Three House Bills vetoed by the governor for policy reasons were special ordered (discussion and vote postponed) until Wednesday, January 20. They are “Calendar of Vetoed House Bills No. 2” and are as follows:

  • HB 71 (Capital Budget)
  • HB 209 (Room Rental Tax)
  • HB 980 (Ex-Felon Voting, see: SB 340 vetoed below)

Four Senate Bills vetoed by the government for policy reasons were special ordered (discussion and vote postponed) until Wednesday, January 20. There are “Calendar of Vetoed Senate Bills No. 2” and are as follows:

  • SB 190 (Sales Tax)
  • SB 340 (Ex-Felon Voting, see: HB 980 vetoed above)
  • SB 517 (Marijuana and Drug Paraphernalia De-criminalization)
  • SB 528 (Seizure and Forfeiture)

Introduction of Bills

67 House Bills and 115 Senate Bills were introduced today.
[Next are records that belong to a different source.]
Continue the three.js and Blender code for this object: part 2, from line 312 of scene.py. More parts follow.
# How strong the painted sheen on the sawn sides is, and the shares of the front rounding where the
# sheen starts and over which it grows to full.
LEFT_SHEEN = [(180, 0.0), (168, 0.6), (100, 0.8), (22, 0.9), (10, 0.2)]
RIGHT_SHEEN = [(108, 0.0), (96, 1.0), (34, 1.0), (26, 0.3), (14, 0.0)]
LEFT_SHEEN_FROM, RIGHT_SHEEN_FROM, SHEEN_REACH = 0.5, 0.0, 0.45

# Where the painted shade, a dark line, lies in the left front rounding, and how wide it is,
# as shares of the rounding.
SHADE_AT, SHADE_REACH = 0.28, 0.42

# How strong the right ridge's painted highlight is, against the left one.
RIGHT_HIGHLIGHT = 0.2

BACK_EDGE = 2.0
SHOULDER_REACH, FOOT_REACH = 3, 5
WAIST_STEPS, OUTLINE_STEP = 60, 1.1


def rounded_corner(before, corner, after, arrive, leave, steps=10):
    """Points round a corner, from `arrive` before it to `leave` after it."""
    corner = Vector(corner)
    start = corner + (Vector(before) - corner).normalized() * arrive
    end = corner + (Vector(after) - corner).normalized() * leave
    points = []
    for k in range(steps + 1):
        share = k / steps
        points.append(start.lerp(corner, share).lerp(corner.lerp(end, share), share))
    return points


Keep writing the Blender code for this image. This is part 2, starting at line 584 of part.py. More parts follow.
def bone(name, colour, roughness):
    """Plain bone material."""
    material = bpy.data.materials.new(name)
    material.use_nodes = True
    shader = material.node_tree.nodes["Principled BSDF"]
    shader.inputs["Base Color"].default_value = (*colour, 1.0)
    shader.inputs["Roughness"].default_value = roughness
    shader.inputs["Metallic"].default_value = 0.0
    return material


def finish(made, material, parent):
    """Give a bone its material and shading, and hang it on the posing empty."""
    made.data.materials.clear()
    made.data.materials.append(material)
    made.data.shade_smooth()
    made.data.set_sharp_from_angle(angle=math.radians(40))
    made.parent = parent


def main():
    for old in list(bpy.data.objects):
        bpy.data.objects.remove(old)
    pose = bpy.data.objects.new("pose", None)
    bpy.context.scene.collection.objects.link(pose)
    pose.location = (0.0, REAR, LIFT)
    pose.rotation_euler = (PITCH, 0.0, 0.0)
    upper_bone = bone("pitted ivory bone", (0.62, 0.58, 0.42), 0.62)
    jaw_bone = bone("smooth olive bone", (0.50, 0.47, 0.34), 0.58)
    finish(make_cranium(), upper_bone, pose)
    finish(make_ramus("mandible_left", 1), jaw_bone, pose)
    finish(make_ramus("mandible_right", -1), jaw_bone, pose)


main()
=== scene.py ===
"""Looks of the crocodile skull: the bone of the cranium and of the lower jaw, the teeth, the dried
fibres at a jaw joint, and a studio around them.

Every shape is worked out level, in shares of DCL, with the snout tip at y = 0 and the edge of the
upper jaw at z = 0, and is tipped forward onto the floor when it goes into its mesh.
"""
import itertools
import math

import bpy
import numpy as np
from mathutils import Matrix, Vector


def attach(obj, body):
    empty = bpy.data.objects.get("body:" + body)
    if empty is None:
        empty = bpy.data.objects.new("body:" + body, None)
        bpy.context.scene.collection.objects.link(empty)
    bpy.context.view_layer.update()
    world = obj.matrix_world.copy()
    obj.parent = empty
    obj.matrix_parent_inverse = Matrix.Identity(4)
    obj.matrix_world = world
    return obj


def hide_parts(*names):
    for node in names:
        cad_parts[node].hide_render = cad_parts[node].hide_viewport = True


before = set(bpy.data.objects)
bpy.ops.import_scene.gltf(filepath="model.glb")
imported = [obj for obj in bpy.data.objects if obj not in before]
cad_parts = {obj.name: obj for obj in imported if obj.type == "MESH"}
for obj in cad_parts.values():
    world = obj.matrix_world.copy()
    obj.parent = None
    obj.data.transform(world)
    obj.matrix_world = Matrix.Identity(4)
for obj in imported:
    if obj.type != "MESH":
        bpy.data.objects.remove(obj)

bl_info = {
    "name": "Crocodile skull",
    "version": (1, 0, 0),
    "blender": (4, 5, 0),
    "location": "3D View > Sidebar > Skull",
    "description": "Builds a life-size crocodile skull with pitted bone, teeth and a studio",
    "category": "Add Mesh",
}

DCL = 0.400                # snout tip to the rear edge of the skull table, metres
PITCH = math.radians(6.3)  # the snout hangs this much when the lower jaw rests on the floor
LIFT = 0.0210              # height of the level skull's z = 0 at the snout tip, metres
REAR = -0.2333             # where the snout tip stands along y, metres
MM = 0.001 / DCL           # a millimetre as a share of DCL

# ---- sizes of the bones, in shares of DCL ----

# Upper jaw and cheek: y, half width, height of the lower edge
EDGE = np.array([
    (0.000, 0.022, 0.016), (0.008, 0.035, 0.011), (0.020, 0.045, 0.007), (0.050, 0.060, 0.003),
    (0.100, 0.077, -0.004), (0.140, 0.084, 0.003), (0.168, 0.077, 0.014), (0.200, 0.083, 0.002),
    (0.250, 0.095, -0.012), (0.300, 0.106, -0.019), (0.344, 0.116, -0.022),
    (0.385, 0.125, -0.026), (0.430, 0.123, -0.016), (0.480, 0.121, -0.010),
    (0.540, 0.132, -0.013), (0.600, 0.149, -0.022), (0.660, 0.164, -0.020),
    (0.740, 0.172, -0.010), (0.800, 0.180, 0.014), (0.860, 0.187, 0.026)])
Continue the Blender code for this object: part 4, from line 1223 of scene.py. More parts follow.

A Senate Resolution endorsing the 2015 Patuxent River Plan was also introduced.

There are some notable bills filed today:

  • HB 16 would establish protections for religious organizations regarding recognition of marriage.
  • HB 18 would reduce college tuition for high school graduates and long term unemployed.
  • HB 19 would provide local governments the ability to amend fire sprinkler system standards.
  • HB 27 would require collective bargaining for community college employees.
  • HB 31 (cross-file SB 57) would ban plastic bags from stores.
  • HB 33 would alter the subtraction modification for retirement income.
  • HB 49 would allow for private, home gaming.
  • SB 5 would increase the subtraction modification for retirees.
  • SB 7 would expand prevailing wage law to all public school construction.
  • SB 11 Universal Voter Registration Act. See similar bill SB 19.
  • SB 44 would require correctional officers or law enforcement officers to restrain inmates while transported in motor vehicles.
  • SB 52 would remove liability for breaking into a motor vehicle to secure an unattended minor under 8 years.

Honorable mentions:

  • HB 1 would prohibit State License Plates from displaying the Confederate Flag.
  • SB 26 State Tartan
  • SB 27 State Duck
  • SB 39 would alter the State Motto.
  • SB 49 would replace the State Song.

Following Session

Although today was boring in terms of legislation, there were many exciting activities for legislators to do. Here are some of the lobbyists that invited the legislators to join them:

  • Alexander & Cleaver (Their Office)
  • Maryland State Education Association (Their Office)
  • Maryland State Licensed Beverage Association, Beer Wholesalers, and Distributors (Calvert House)
  • G.S. Proctor Association (Vida Taco Bar)
  • US Oncology (Their Office)


Today was the equivalent of “Home Coming” for the legislators, and there will be little business this week. Over the next two weeks, most of the staff will be busy drafting legislation for the legislators to submit while caucuses and committees will participate in general briefings. On Friday, I will break down the legislation submitted this week and look to what issues will dominate this session.